The campaign to coax them into the labor market was a success because both groups are atypical of impoverished minorities. Both are tradition-bound and family-centered with relatively low rates of the social ills that usually go hand-in-hand with poverty. All it took was to create the incentives for them to go out and get work. Employers were glad to hire good-quality, cheap labor rather than invest in technology to perform low-skill tasks.

Moving backwards

It’s a problematic achievement for a country like Israel that can only hope to keep growing economically and improve its standard of living by generating the kind of high-tech jobs it is no longer creating. In any case, the reserve of labor is rapidly running out , or in the case of the ultra-Orthodox, it's in retreat.

In the ultra-Orthodox world, it is the women who go to work every day, while the ideal is for their husbands is to spend it in religious study.

For a brief time, the government overrode the objections of Haredi leaders and created a package of sticks and carrots to get men into the labor force. That included making higher education more available to them with single-sex classes, cutting allowances for yeshiva students and forcing more of them to serve in the army (which is an important segue into secular society and the job market).

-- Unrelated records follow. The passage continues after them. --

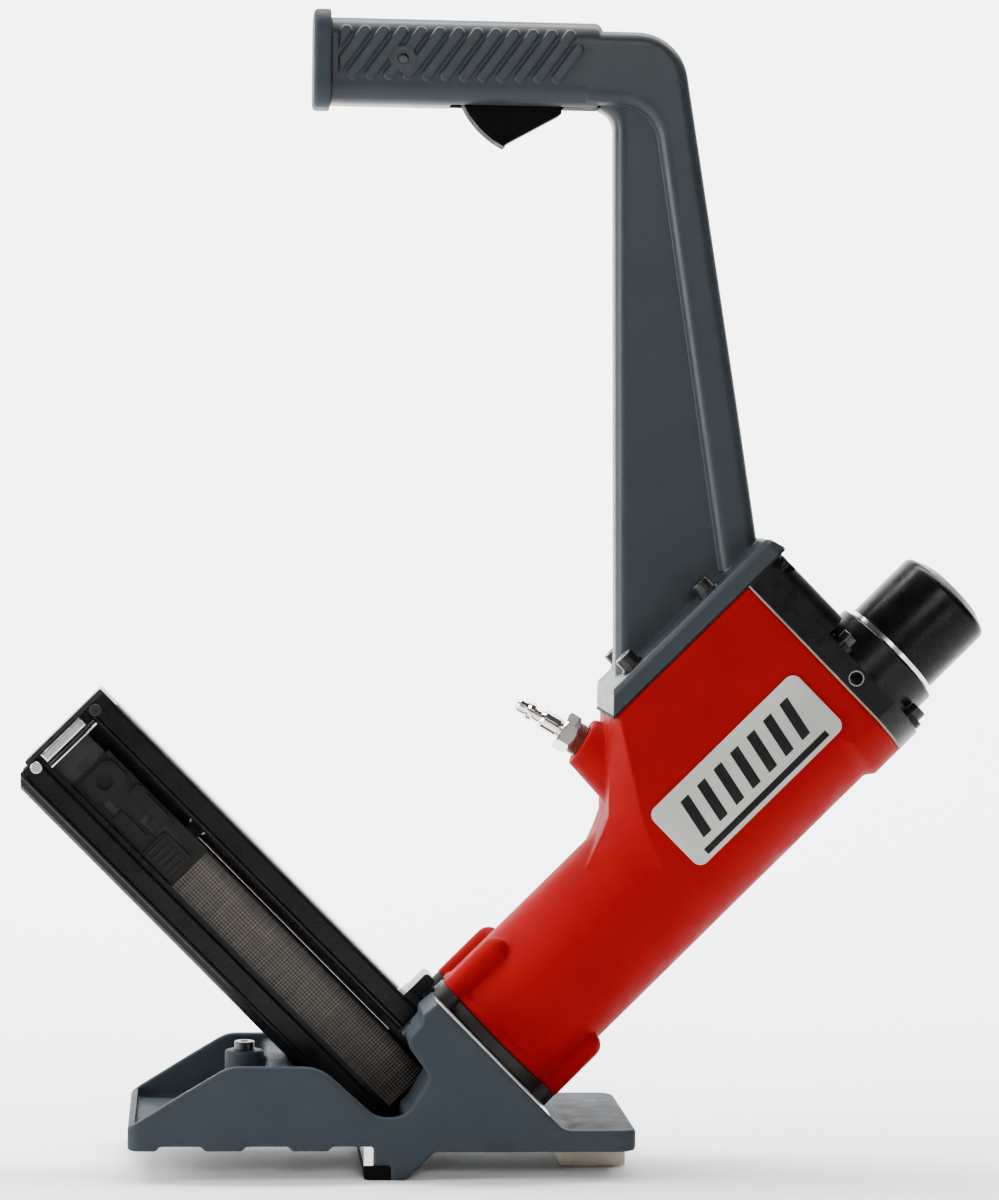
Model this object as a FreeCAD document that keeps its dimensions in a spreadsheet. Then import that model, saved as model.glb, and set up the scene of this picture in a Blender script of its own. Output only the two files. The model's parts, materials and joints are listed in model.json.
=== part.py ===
"""Pneumatic flooring nailer, as an assembly of separate pieces.

The tool stands on its lip and rear pad, with +Z up. The origin is on the floor under the middle of
its outline. The sole that rests on the floorboard is a little above the floor. The drive line leans
back at 45 degrees. Pieces along it are drawn in the drive frame: z runs up the drive line from the
floor, x points down and back from it, and y is across the tool. The magazine runs along -x, square
to the drive line. Lengths are in millimetres.
"""

import FreeCAD
import Part

import math
import os
import re

import Sketcher
from FreeCAD import Placement, Rotation, Vector

# Driving dimensions, one cell of the spreadsheet each.
SIZES = {
    # drive line and the pieces stacked along it, as distances up the line
    "axis_x": -67.0,
    "drive_tilt": 45.0,
    "seat_up": 83.0,
    "ring_thick": 7.0,
    "housing_top": 334.0,
    "gasket_thick": 1.0,
    "plate_thick": 11.5,
    "block_thick": 11.5,
    "collar_up": 18.0,
    "cap_up": 367.3,
    "cap_side": 37.7,
    "cap_dome": 6.0,
    # radii about the drive line
    "barrel_r": 37.5,
    "foot_r": 38.5,
    "crown_r": 40.8,
    "bore_r": 32.5,
    "neck_r": 30.4,
    "sleeve_outer_r": 30.0,
    "sleeve_bore_r": 26.0,
    "collar_r": 30.5,
    "collar_bore_r": 28.2,
    "cap_r": 26.9,
    "strike_out": -2.0,
    "stem_r": 5.0,
    # reservoir and handle flange, as distances out from the drive line
    "reservoir_out": 76.4,
    "flange_gasket": 0.8,
    "flange_thick": 9.5,
    "flange_end": 358.0,
    "half_width": 37.5,
    "wall_x": 49.2,
    "reservoir_middle": 22.0,
    # moving pieces inside the housing
    "piston_up": 203.0,
    "piston_long": 14.0,
    "piston_r": 25.6,
    "blade_out": 9.1,
    "blade_thick": 1.8,
    "blade_wide": 12.4,
    "blade_tip": 80.0,
    "bumper_top": 124.0,
    "sleeve_low": 98.2,
    "sleeve_top": 232.0,
    # shoe
    "shoe_half": 55.0,
    "shoe_wall": 5.0,
    "shoe_front": -186.2,
    "shoe_back": 62.3,
    "sole_z": 14.0,
    "notch_z": 16.2,
    "tray_z": 22.0,
    "wall_z": 55.2,
    "heel_z": 13.0,
    "heel_top_z": 23.8,
    "lip_x": -67.0,
    "guide_thick": 4.5,
    "boss_x": -129.3,
    "boss_r": 9.75,
    # magazine
    "mag_low": 8.0,
    "mag_high": 71.0,
    "mag_half": 13.0,
    "mag_wall": 2.3,
    "mag_ridge": 0.9,
    "mag_end": 260.0,
    "window_low": 25.0,
    "window_high": 57.5,
    "leg_tip": 14.0,
    "crown_top": 52.0,
    "wire": 1.5,
    "crown_half": 6.35,
    "strip_start": 10.3,
    "strip_end": 167.3,
    "pusher_long": 70.4,
    # handle
    "grip_low": 525.5,
    "grip_high": 568.0,
    "grip_half": 17.0,
    "grip_start": -92.5,
    "grip_end": 42.0,
    "grip_round": 11.0,
    "grip_bore_r": 14.0,
    "shoulder_z": 563.7,
    "web_half": 11.0,
    "spine_half": 17.0,
    "rib_pitch": 9.2,
    "rib_angle": 54.0,
    "rib_half": 2.4,
    "rib_proud": 1.3,
    "trigger_x": 14.0,
    "trigger_z": 546.5,
    "trigger_reach": 44.6,
    "trigger_half": 8.5,
    # fasteners
    "screw_r": 3.0,
    "screw_head_r": 5.0,
    "screw_head": 6.0,
    # air inlet
    "inlet_x": 37.5,
    "inlet_z": 210.6,
    "inlet_rise": 30.0,
    "inlet_r": 12.5,
}
ACROSS = Vector(0, 1, 0)
ORIGIN = Vector(0, 0, 0)
ROOT_2 = math.sqrt(2)

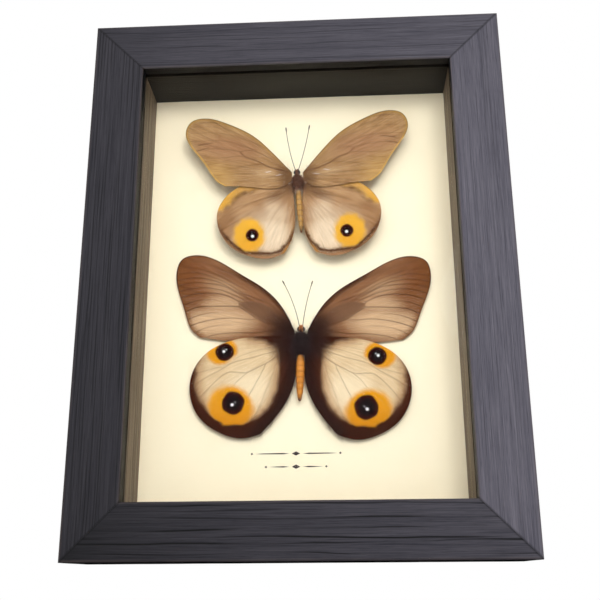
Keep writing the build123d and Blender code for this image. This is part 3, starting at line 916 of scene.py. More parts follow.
class CASE_OT_ornament(bpy.types.Operator):
    """Two printed rules with a lozenge, under the lower specimen"""

    bl_idname = "display_case.ornament"
    bl_label = "Printed ornament"

    def execute(self, context):
        ink = printed_ink("ornament_ink", context.scene.display_case.ink)
        shape = bmesh.new()
        front = paper_front - 0.03 * MM

        def print_shape(outline):
            lower = [shape.verts.new((x * MM, paper_front - 0.002 * MM, z * MM)) for x, z in outline]
            upper = [shape.verts.new((x * MM, front, z * MM)) for x, z in outline]
            shape.faces.new(lower)
            shape.faces.new(upper[::-1])
            for i in range(len(outline)):
                j = (i + 1) % len(outline)
                shape.faces.new((lower[i], upper[i], upper[j], lower[j]))

        def print_lozenge(x, z, wide, high):
            print_shape([(x + wide, z), (x, z + high), (x - wide, z), (x, z - high)])

        for z, half in RULES:
            print_lozenge(RULES_MIDDLE, z, 1.5, 0.75)
            for side in (-1, 1):
                rule = ((2.4, 0), (4.5, 0.25), (half - 3.0, 0.17), (half, 0), (half - 3.0, -0.17),
                        (4.5, -0.25))
                print_shape([(RULES_MIDDLE + side * x, z + rise) for x, rise in rule])
                print_lozenge(RULES_MIDDLE + side * (half + 1.1), z, 0.45, 0.45)
        made = from_bmesh("printed_ornament", shape, ink, sharp=30)
        settle(made)
        return {"FINISHED"}


# ---------------------------------------------------------------- fittings
def new_tree(name, result, **inputs):
    """A geometry node tree with its named inputs, and one output of geometry."""
    tree = bpy.data.node_groups.new(name, "GeometryNodeTree")
    for title, kind in inputs.items():
        tree.interface.new_socket(title, in_out="INPUT", socket_type=f"NodeSocket{kind}")
    tree.interface.new_socket(result, in_out="OUTPUT", socket_type="NodeSocketGeometry")
    return tree


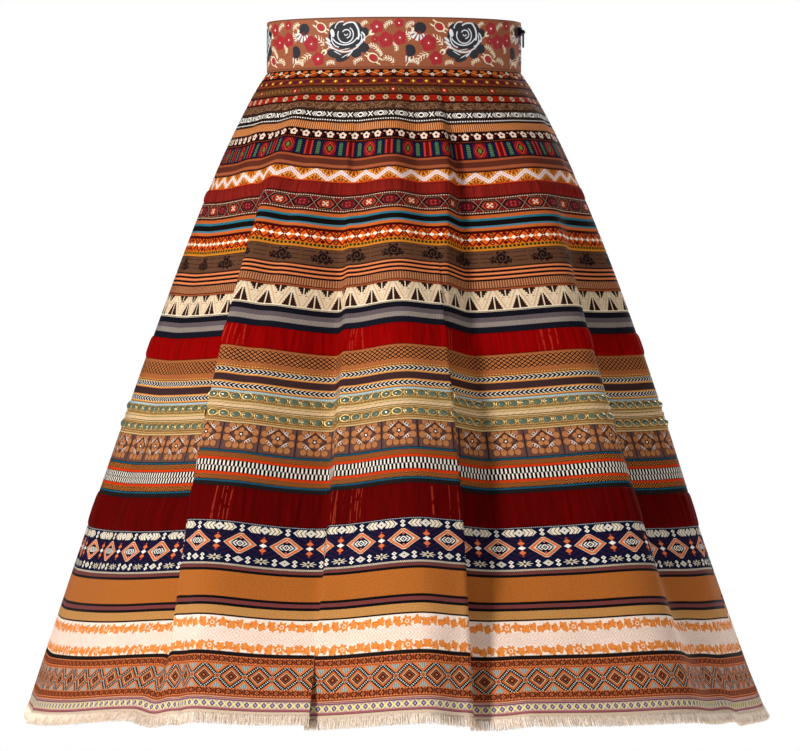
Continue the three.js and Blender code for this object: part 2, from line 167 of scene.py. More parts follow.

Alas, in the current government, the ultra-Orthodox regained political power and the sticks were broken. Not surprisingly, the labor force participation rate for ultra-Orthodox men has gone into decline.

The onus for reversing this is on Prime Minister Benjamin Netanyahu. His capitulations to the ultra-Orthodox parties sold out the long-term interests of the country in return for a stable government, without any pesky center-left politicians in his cabinet. It’s a deal we’re going to regret if he doesn’t end it after the next election.